>> Start
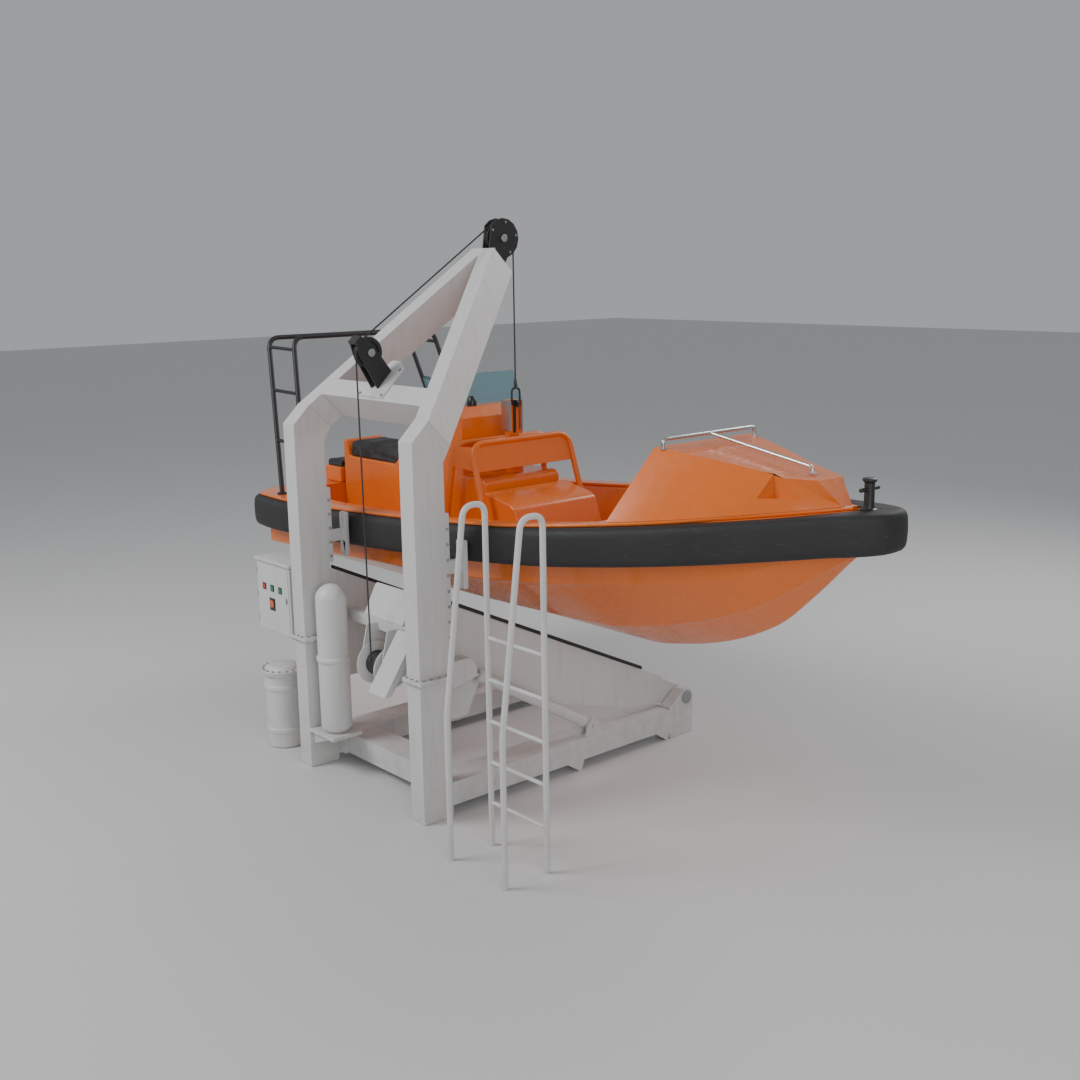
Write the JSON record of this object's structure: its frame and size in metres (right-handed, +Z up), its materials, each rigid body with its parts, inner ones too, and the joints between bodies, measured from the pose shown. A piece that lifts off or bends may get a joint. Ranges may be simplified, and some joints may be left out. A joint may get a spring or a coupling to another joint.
{
  "type": "fast rescue boat in a launching davit",
  "caption": "Open waterjet rescue boat with foam fender, hood, console, mast and helm seat, hung by its hook from a luffing frame davit with winch, tank, bottle, cabinet and a boarding ladder.",
  "frame": {"origin": "Middle of the bounding box in plan, on the deck plane the posts stand on.", "axes": "+X runs along the boat toward its bow, +Y outboard from the posts toward the boat, +Z up."},
  "size_m": [6.387, 3.1141, 4.3698],
  "materials": {
    "white_paint": "satin grey-white paint",
    "orange_gel": "glossy orange fibreglass",
    "orange_paint": "orange paint on tube",
    "black_foam": "matt black rubber skin",
    "cushion": "black coated fabric",
    "black_steel": "black paint",
    "steel": "polished stainless steel",
    "glass": "blue-green tinted clear screen",
    "engine_grey": "grey engine paint"
  },
  "bodies": {
    "launching_station": {"base_frame": "white_paint", "bottle_shelf": "white_paint", "gas_bottle": "white_paint", "oil_tank": "white_paint", "oil_tank_lid": "white_paint", "boarding_ladder": "white_paint"},
    "luffing_frame": {"upper_post_left": "white_paint", "upper_post_right": "white_paint", "davit_arm": "white_paint", "cradle_leg_left": "white_paint", "cradle_leg_right": "white_paint", "cradle_rubber_left": "black_foam", "cradle_rubber_right": "black_foam", "rear_strip_left": "white_paint", "rear_strip_right": "white_paint", "fender_pad_left": "white_paint", "fender_pad_right": "white_paint", "head_cheeks": "black_steel", "deflector_plate": "white_paint", "deflector_bracket": "black_steel", "fall_wire_run": "black_steel", "winch_frame": "white_paint", "winch_motor_cover": "white_paint", "control_cabinet": "white_paint"},
    "head_sheave": {"head_sheave": "black_steel"},
    "deflector_sheave": {"deflector_sheave": "black_steel"},
    "winch_drum": {"winch_drum": "black_steel"},
    "cabinet_door": {"cabinet_door": "white_paint"},
    "barrel_left": {"barrel_left": "white_paint"},
    "barrel_right": {"barrel_right": "white_paint"},
    "rod_left": {"rod_left": "steel"},
    "rod_right": {"rod_right": "steel"},
    "boat": {"hull": "orange_gel", "gunwale_deck": "orange_gel", "fender": "black_foam", "foredeck_hood": "orange_gel", "hood_rails": "steel", "bow_bollard": "black_steel", "console": "orange_gel", "windscreen": "glass", "compass": "black_steel", "helm_seat_base": "orange_gel", "helm_seat_cushion": "cushion", "aft_seat_base": "orange_gel", "aft_seat_cushion": "cushion", "engine_casing": "orange_gel", "engine_block": "engine_grey", "hook_post": "orange_gel", "hook_plates": "steel", "release_hook": "black_steel", "lifting_ring": "black_steel", "fall_wire_drop": "black_steel", "roll_hoop": "orange_paint", "stern_mast": "black_steel", "jet_housing": "black_steel"},
    "engine_hatch": {"engine_hatch": "orange_gel"},
    "steering_wheel": {"steering_wheel": "black_steel"},
    "jet_nozzle": {"jet_nozzle": "black_steel"},
    "jet_bucket": {"jet_bucket": "black_steel"}
  },
  "joints": [
    {"name": "luff", "type": "hinge", "parent": "launching_station", "child": "luffing_frame", "pos_m": [-0.4765, 1.472, 0.328], "axis": [-1, 0, 0], "range_deg": [0, 60]},
    {"name": "boat_level", "type": "hinge", "parent": "luffing_frame", "child": "boat", "pos_m": [-0.4765, 0.192, 4.215], "axis": [1, 0, 0], "range_deg": [0, 60]},
    {"name": "barrel_left_swing", "type": "hinge", "parent": "launching_station", "child": "barrel_left", "pos_m": [-1.2765, 0.38, 0.333], "axis": [-1, 0, 0], "range_deg": [0, 73]},
    {"name": "barrel_right_swing", "type": "hinge", "parent": "launching_station", "child": "barrel_right", "pos_m": [0.3235, 0.38, 0.333], "axis": [-1, 0, 0], "range_deg": [0, 73]},
    {"name": "rod_left_stroke", "type": "slide", "parent": "barrel_left", "child": "rod_left", "axis": [0, -0.8584, 0.513], "range_m": [0, 1.02]},
    {"name": "rod_right_stroke", "type": "slide", "parent": "barrel_right", "child": "rod_right", "axis": [0, -0.8584, 0.513], "range_m": [0, 1.02]},
    {"name": "head_sheave_spin", "type": "hinge", "parent": "luffing_frame", "child": "head_sheave", "pos_m": [-0.4765, 0.192, 4.215], "axis": [1, 0, 0], "continuous": true},
    {"name": "deflector_sheave_spin", "type": "hinge", "parent": "luffing_frame", "child": "deflector_sheave", "pos_m": [-0.4765, -1.095, 3.392], "axis": [1, 0, 0], "continuous": true},
    {"name": "winch_drum_spin", "type": "hinge", "parent": "luffing_frame", "child": "winch_drum", "pos_m": [-0.4765, -1.09, 0.99], "axis": [1, 0, 0], "continuous": true},
    {"name": "cabinet_door_swing", "type": "hinge", "parent": "luffing_frame", "child": "cabinet_door", "pos_m": [-1.8865, -1.34, 1.36], "axis": [0, 0, -1], "range_deg": [0, 110]},
    {"name": "engine_hatch_swing", "type": "hinge", "parent": "boat", "child": "engine_hatch", "pos_m": [0.1635, 0.325, 1.6523], "axis": [0, 1, 0], "range_deg": [0, 70]},
    {"name": "steering_wheel_turn", "type": "hinge", "parent": "boat", "child": "steering_wheel", "pos_m": [-1.3965, 0.325, 2.6], "axis": [-0.7507, 0, 0.6606], "range_deg": [-450, 450]},
    {"name": "jet_nozzle_steer", "type": "hinge", "parent": "boat", "child": "jet_nozzle", "pos_m": [-3.0715, 0.325, 1.45], "axis": [0, 0, 1], "range_deg": [-25, 25]},
    {"name": "jet_bucket_tilt", "type": "hinge", "parent": "jet_nozzle", "child": "jet_bucket", "pos_m": [-3.0965, 0.325, 1.45], "axis": [0, -1, 0], "range_deg": [0, 65]}
  ],
  "couplings": [
    {"joint": "boat_level", "follows": "luff", "ratio": 1},
    {"joint": "barrel_left_swing", "follows": "luff", "ratio": 1.2092},
    {"joint": "barrel_right_swing", "follows": "luff", "ratio": 1.2092},
    {"joint": "rod_left_stroke", "follows": "luff", "m_per_rad": 0.9648},
    {"joint": "rod_right_stroke", "follows": "luff", "m_per_rad": 0.9648},
    {"joint": "jet_nozzle_steer", "follows": "steering_wheel_turn", "ratio": 0.055556}
  ]
}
>> End
**DIRECTIVE:** Would you reproduce the material above in full, exactly as given?

**RESULT:**
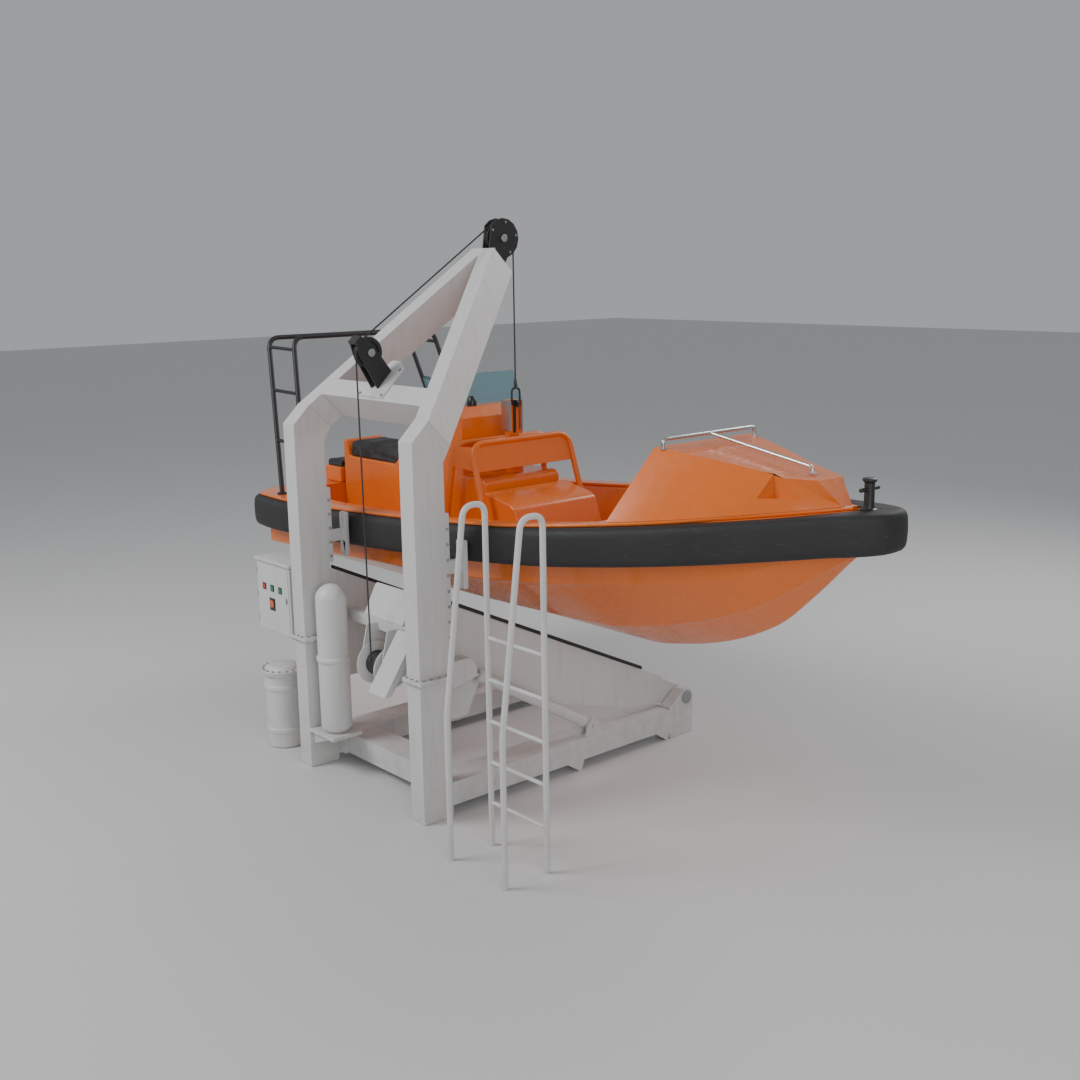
Write the JSON record of this object's structure: its frame and size in metres (right-handed, +Z up), its materials, each rigid body with its parts, inner ones too, and the joints between bodies, measured from the pose shown. A piece that lifts off or bends may get a joint. Ranges may be simplified, and some joints may be left out. A joint may get a spring or a coupling to another joint.
{
  "type": "fast rescue boat in a launching davit",
  "caption": "Open waterjet rescue boat with foam fender, hood, console, mast and helm seat, hung by its hook from a luffing frame davit with winch, tank, bottle, cabinet and a boarding ladder.",
  "frame": {"origin": "Middle of the bounding box in plan, on the deck plane the posts stand on.", "axes": "+X runs along the boat toward its bow, +Y outboard from the posts toward the boat, +Z up."},
  "size_m": [6.387, 3.1141, 4.3698],
  "materials": {
    "white_paint": "satin grey-white paint",
    "orange_gel": "glossy orange fibreglass",
    "orange_paint": "orange paint on tube",
    "black_foam": "matt black rubber skin",
    "cushion": "black coated fabric",
    "black_steel": "black paint",
    "steel": "polished stainless steel",
    "glass": "blue-green tinted clear screen",
    "engine_grey": "grey engine paint"
  },
  "bodies": {
    "launching_station": {"base_frame": "white_paint", "bottle_shelf": "white_paint", "gas_bottle": "white_paint", "oil_tank": "white_paint", "oil_tank_lid": "white_paint", "boarding_ladder": "white_paint"},
    "luffing_frame": {"upper_post_left": "white_paint", "upper_post_right": "white_paint", "davit_arm": "white_paint", "cradle_leg_left": "white_paint", "cradle_leg_right": "white_paint", "cradle_rubber_left": "black_foam", "cradle_rubber_right": "black_foam", "rear_strip_left": "white_paint", "rear_strip_right": "white_paint", "fender_pad_left": "white_paint", "fender_pad_right": "white_paint", "head_cheeks": "black_steel", "deflector_plate": "white_paint", "deflector_bracket": "black_steel", "fall_wire_run": "black_steel", "winch_frame": "white_paint", "winch_motor_cover": "white_paint", "control_cabinet": "white_paint"},
    "head_sheave": {"head_sheave": "black_steel"},
    "deflector_sheave": {"deflector_sheave": "black_steel"},
    "winch_drum": {"winch_drum": "black_steel"},
    "cabinet_door": {"cabinet_door": "white_paint"},
    "barrel_left": {"barrel_left": "white_paint"},
    "barrel_right": {"barrel_right": "white_paint"},
    "rod_left": {"rod_left": "steel"},
    "rod_right": {"rod_right": "steel"},
    "boat": {"hull": "orange_gel", "gunwale_deck": "orange_gel", "fender": "black_foam", "foredeck_hood": "orange_gel", "hood_rails": "steel", "bow_bollard": "black_steel", "console": "orange_gel", "windscreen": "glass", "compass": "black_steel", "helm_seat_base": "orange_gel", "helm_seat_cushion": "cushion", "aft_seat_base": "orange_gel", "aft_seat_cushion": "cushion", "engine_casing": "orange_gel", "engine_block": "engine_grey", "hook_post": "orange_gel", "hook_plates": "steel", "release_hook": "black_steel", "lifting_ring": "black_steel", "fall_wire_drop": "black_steel", "roll_hoop": "orange_paint", "stern_mast": "black_steel", "jet_housing": "black_steel"},
    "engine_hatch": {"engine_hatch": "orange_gel"},
    "steering_wheel": {"steering_wheel": "black_steel"},
    "jet_nozzle": {"jet_nozzle": "black_steel"},
    "jet_bucket": {"jet_bucket": "black_steel"}
  },
  "joints": [
    {"name": "luff", "type": "hinge", "parent": "launching_station", "child": "luffing_frame", "pos_m": [-0.4765, 1.472, 0.328], "axis": [-1, 0, 0], "range_deg": [0, 60]},
    {"name": "boat_level", "type": "hinge", "parent": "luffing_frame", "child": "boat", "pos_m": [-0.4765, 0.192, 4.215], "axis": [1, 0, 0], "range_deg": [0, 60]},
    {"name": "barrel_left_swing", "type": "hinge", "parent": "launching_station", "child": "barrel_left", "pos_m": [-1.2765, 0.38, 0.333], "axis": [-1, 0, 0], "range_deg": [0, 73]},
    {"name": "barrel_right_swing", "type": "hinge", "parent": "launching_station", "child": "barrel_right", "pos_m": [0.3235, 0.38, 0.333], "axis": [-1, 0, 0], "range_deg": [0, 73]},
    {"name": "rod_left_stroke", "type": "slide", "parent": "barrel_left", "child": "rod_left", "axis": [0, -0.8584, 0.513], "range_m": [0, 1.02]},
    {"name": "rod_right_stroke", "type": "slide", "parent": "barrel_right", "child": "rod_right", "axis": [0, -0.8584, 0.513], "range_m": [0, 1.02]},
    {"name": "head_sheave_spin", "type": "hinge", "parent": "luffing_frame", "child": "head_sheave", "pos_m": [-0.4765, 0.192, 4.215], "axis": [1, 0, 0], "continuous": true},
    {"name": "deflector_sheave_spin", "type": "hinge", "parent": "luffing_frame", "child": "deflector_sheave", "pos_m": [-0.4765, -1.095, 3.392], "axis": [1, 0, 0], "continuous": true},
    {"name": "winch_drum_spin", "type": "hinge", "parent": "luffing_frame", "child": "winch_drum", "pos_m": [-0.4765, -1.09, 0.99], "axis": [1, 0, 0], "continuous": true},
    {"name": "cabinet_door_swing", "type": "hinge", "parent": "luffing_frame", "child": "cabinet_door", "pos_m": [-1.8865, -1.34, 1.36], "axis": [0, 0, -1], "range_deg": [0, 110]},
    {"name": "engine_hatch_swing", "type": "hinge", "parent": "boat", "child": "engine_hatch", "pos_m": [0.1635, 0.325, 1.6523], "axis": [0, 1, 0], "range_deg": [0, 70]},
    {"name": "steering_wheel_turn", "type": "hinge", "parent": "boat", "child": "steering_wheel", "pos_m": [-1.3965, 0.325, 2.6], "axis": [-0.7507, 0, 0.6606], "range_deg": [-450, 450]},
    {"name": "jet_nozzle_steer", "type": "hinge", "parent": "boat", "child": "jet_nozzle", "pos_m": [-3.0715, 0.325, 1.45], "axis": [0, 0, 1], "range_deg": [-25, 25]},
    {"name": "jet_bucket_tilt", "type": "hinge", "parent": "jet_nozzle", "child": "jet_bucket", "pos_m": [-3.0965, 0.325, 1.45], "axis": [0, -1, 0], "range_deg": [0, 65]}
  ],
  "couplings": [
    {"joint": "boat_level", "follows": "luff", "ratio": 1},
    {"joint": "barrel_left_swing", "follows": "luff", "ratio": 1.2092},
    {"joint": "barrel_right_swing", "follows": "luff", "ratio": 1.2092},
    {"joint": "rod_left_stroke", "follows": "luff", "m_per_rad": 0.9648},
    {"joint": "rod_right_stroke", "follows": "luff", "m_per_rad": 0.9648},
    {"joint": "jet_nozzle_steer", "follows": "steering_wheel_turn", "ratio": 0.055556}
  ]
}